The bands were subsequently reduced to two, a standard rate, and a single higher rate for a long haul flight defined as one over 2,000-miles in length. In response to this change, a Virgin Atlantic spokeswoman commented: “A two-band APD rate is a very welcome simplification to remove some of the biggest distortions of the current system.”

Air Passenger Duty originally applied only to aircraft carrying more than 20 passengers but, in 2013 this was amended to include private jets with lower capacities.

In 2020, it was controversially suggested that the airline FlyBe might be allowed to defer as much as £100 million of Air passenger duty payments as part of an agreement to try and secure the future of the ailing airline.  Competitors were angered at any such competitive advantage being made available to the then airline.

In the 2021 budget, new reforms were announced for Air Passenger Duty, which from 2023 will reduce the rate on shorter domestic flights, and increase the rate on long haul flights over 5,500 miles.

In the 2024 budget, chancellor Jeremy Hunt further increased the rates of air passenger duty for those travelling in non standard class seats.

Legal questions over doubling of air tax


“I need to raise revenue, but to do so in a way which does least damage to the economy” – Former Chancellor Kenneth Clarke, in his 1993 Budget speech which introduced air passenger duty.
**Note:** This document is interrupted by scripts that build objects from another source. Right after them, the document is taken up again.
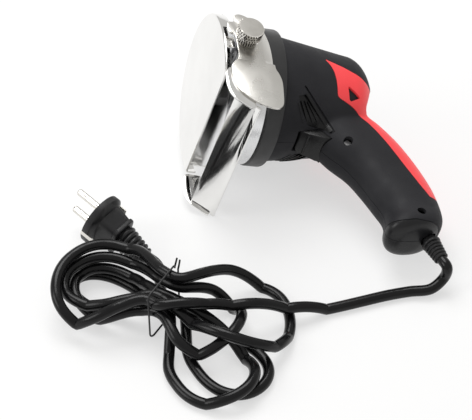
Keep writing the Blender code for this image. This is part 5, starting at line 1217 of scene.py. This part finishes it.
show(
    "turned_bearing_ring", cut(ring_mesh, *holes), "slicer", "turned_aluminium", HEAD,
    ("bearing_ring",),
)

# %% [markdown]
# The screws of the head are all one socket screw. It is made once, and a tree sets
# a copy at each place. Two lengths need two rows of places.
# %% A tree that sets copies at points
sets, source, sink = new_grower("set_copies", ("Copy", "NodeSocketObject", None))
master = add(sets, "GeometryNodeObjectInfo", {"Object": source.outputs["Copy"], "As Instance": True})
copies = add(
    sets, "GeometryNodeInstanceOnPoints",
    {"Points": source.outputs["Geometry"], "Instance": master.outputs["Geometry"]},
)
sets.links.new(dressed(sets, realized(sets, copies.outputs[0]), source), sink.inputs[0])


SOCKET, SOCKET_DEPTH = 0.0015, 0.0013
RING_SCREW, LEG_SCREW, POST_SCREW_LENGTH = 0.0172, 0.0095, 0.0128  # lengths under the head


def screw_row(name, places, length, nodes):
    """Row of socket screws along Y at (x, under head, z) places."""
    head = turned([
        (0.0, 0.0), (FASTENER_HEAD - 0.0002, 0.0), (FASTENER_HEAD, 0.0003),
        (FASTENER_HEAD, FASTENER_HEIGHT - 0.0005), (FASTENER_HEAD - 0.0005, FASTENER_HEIGHT),
        (0.0, FASTENER_HEIGHT),
    ], 40)
    shank = cut_out(disc(FASTENER_RADIUS, sides=24), "Y", -length, 0.0006)
    socket = cut_out(disc(SOCKET, sides=6), "Y", FASTENER_HEIGHT - SOCKET_DEPTH, FAR)
    screw = linked("screw", cut(joined(head, shank), socket))
    points = bpy.data.meshes.new("places")
    points.from_pydata(places, [], [])
    mesh = grown(sets, points, Copy=screw, Look=LOOKS["fastener_steel"])
    bpy.data.objects.remove(screw)
    return show(name, mesh, "slicer", None, HEAD, nodes)


under = RING_FRONT - FASTENER_HEIGHT - FIT
replaced = ("ring_screw_1", "ring_screw_2", "ring_screw_3")
screw_row("ring_screws", [(x, under, z) for x, z in ring_spots], RING_SCREW, replaced)
under = RING_FRONT + 2.0 * FIT + SHEET
replaced = ("guard_screw_1", "guard_screw_2")
screw_row("guard_screws", [(x, under, z) for x, z in leg_spots], LEG_SCREW, replaced)
under = RING_FRONT + POST_DEPTH - FASTENER_HEIGHT - FIT
screw_row("guide_post_screw", [(POST_SCREW[0], under, POST_SCREW[1])], POST_SCREW_LENGTH, ("post_screw",))

# %% [markdown]
# The round blade turns on the spindle behind the guard: a flat disc with a ground
# bevel at its edge, on a hub, under a hexagon nut.
# %% Blade, hub and nut
GUARD_FRONT = RING_FRONT + 0.0170
GUARD_INNER = GUARD_FRONT - SHEET
BLADE_FRONT = GUARD_INNER - 0.0038
BLADE_BACK = BLADE_FRONT - 0.0012
BLADE_RADIUS, BLADE_BORE = 0.0495, 0.0043
NUT_RADIUS, NUT_HEIGHT, NUT_TURN = 0.0080, 0.0026, math.radians(4)
HUB_BORE, HUB_SLIM, HUB_NECK, HUB_RADIUS, HUB_FLANGE = 0.0053, 0.0065, 0.0090, 0.0150, 0.0055
HUB_FRONT = BLADE_BACK - FIT
HUB_BACK = RING_BACK + FIT + BEARING_WIDTH + LEDGE_HEIGHT + 2.0 * FIT + BEARING_WIDTH + FIT
blade = turned([
    (BLADE_BORE, BLADE_BACK), (BLADE_RADIUS - 0.0055, BLADE_BACK),
    (BLADE_RADIUS - 0.0012, BLADE_FRONT - 0.0005), (BLADE_RADIUS, BLADE_FRONT - 0.0001),
    (BLADE_RADIUS, BLADE_FRONT), (BLADE_RADIUS - 0.0016, BLADE_FRONT), (BLADE_BORE, BLADE_FRONT),
], 180)
show("round_blade", blade, "blade_spindle", "blade_steel", HEAD, ("blade",))
neck_back, flange_back = RING_FRONT + 2.0 * FIT, HUB_FRONT - HUB_FLANGE
hub = turned([
    (HUB_BORE, HUB_BACK), (HUB_SLIM, HUB_BACK), (HUB_SLIM, neck_back), (HUB_NECK - 0.0002, neck_back),
    (HUB_NECK, neck_back + 0.0002), (HUB_NECK, flange_back), (HUB_RADIUS - 0.0004, flange_back),
    (HUB_RADIUS, flange_back + 0.0004), (HUB_RADIUS, HUB_FRONT), (HUB_BORE, HUB_FRONT),
], 96)
show("turned_hub", hub, "blade_spindle", "fastener_steel", HEAD, ("blade_hub",))
corners = arc((0.0, 0.0), NUT_RADIUS, NUT_TURN, NUT_TURN + 2.0 * math.pi, 6)[:-1]
nut = cut(
    cut_out(corners, "Y", BLADE_FRONT + FIT, BLADE_FRONT + FIT + NUT_HEIGHT),
    rod(BLADE_BORE, 0.0, GUARD_FRONT),
)
show("hexagon_nut", eased(nut, 0.0003), "blade_spindle", "fastener_steel", HEAD, ("blade_nut",))

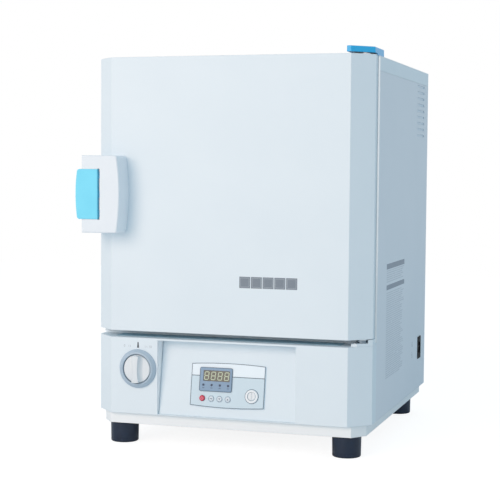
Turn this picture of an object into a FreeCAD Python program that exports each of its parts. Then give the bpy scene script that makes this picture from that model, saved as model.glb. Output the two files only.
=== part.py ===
import FreeCAD, Part
import math
import os

from FreeCAD import Vector

# Laboratory drying oven with a hinged door, a front control section and a rear exhaust.
# Millimetres. x runs to the right, y to the back and z up. While modelling, x = 0 is the middle of
# the cabinet, y = 0 the door's face and z = 0 the floor. The parts are moved to the middle of the
# whole outline only when they are written.

# Cabinet
body_width = 400.0
body_rear = 421.0
corner_chamfer = 28.0
sheet = 1.2
seam = 0.3
cover_seam = 0.1
panel_flange = 14.0
cover_flange = 20.0

# Heights, from the floor up
foot_height = 30.0
tray_height = 15.5
panel_height = 108.2
door_gap = 9.5
door_height = 383.5

# Depths, from the door's face back
door_depth = 36.0
gasket_gap = 8.0
frame_depth = 8.0
frame_sheet = 1.5
frame_edge = 3.5

# Base tray and feet
tray_side_inset = 7.6
tray_set_back = 7.2
tray_corner_inset = 24.0
tray_chamfer_end = 29.0
tray_slot_count = 6
tray_slot_pitch = 24.0
tray_slot_length = 60.0
tray_slot_width = 4.0
tray_slot_first_y = 120.0
tray_slot_row_pitch = 130.0
foot_radius = 20.2
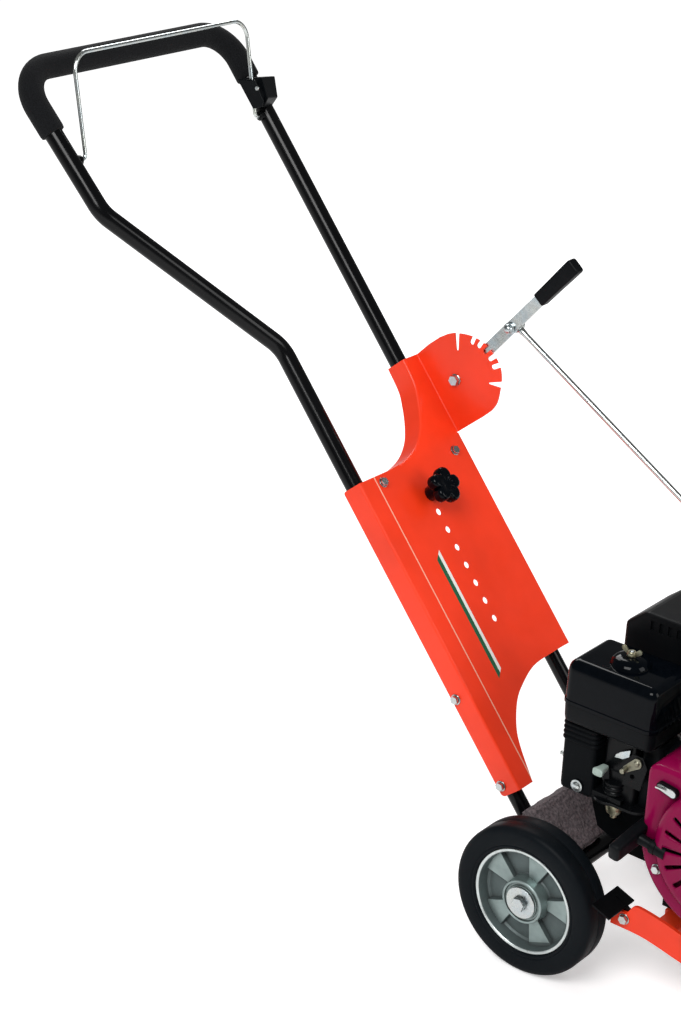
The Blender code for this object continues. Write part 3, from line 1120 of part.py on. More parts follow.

“The government has finally acknowledged what the industry and business knew all along – that the highest rates of aviation tax in the world were a brake on driving the UK’s economic growth with emerging markets” – Dale Keller, speaking on behalf of the Board of Airline Representatives in the UK.


The UK is ranked 137th out of 138 when it comes to possessing high airline ticket taxes and charges according to the 2015 World Economic Forum’s Travel and Tourism Competitiveness Report. Only Chad ranks lower than the UK.

A report by the Centre for Economics and Business Research estimates the annual contribution to the UK economy of the leisure aviation industry to be £14.1bn.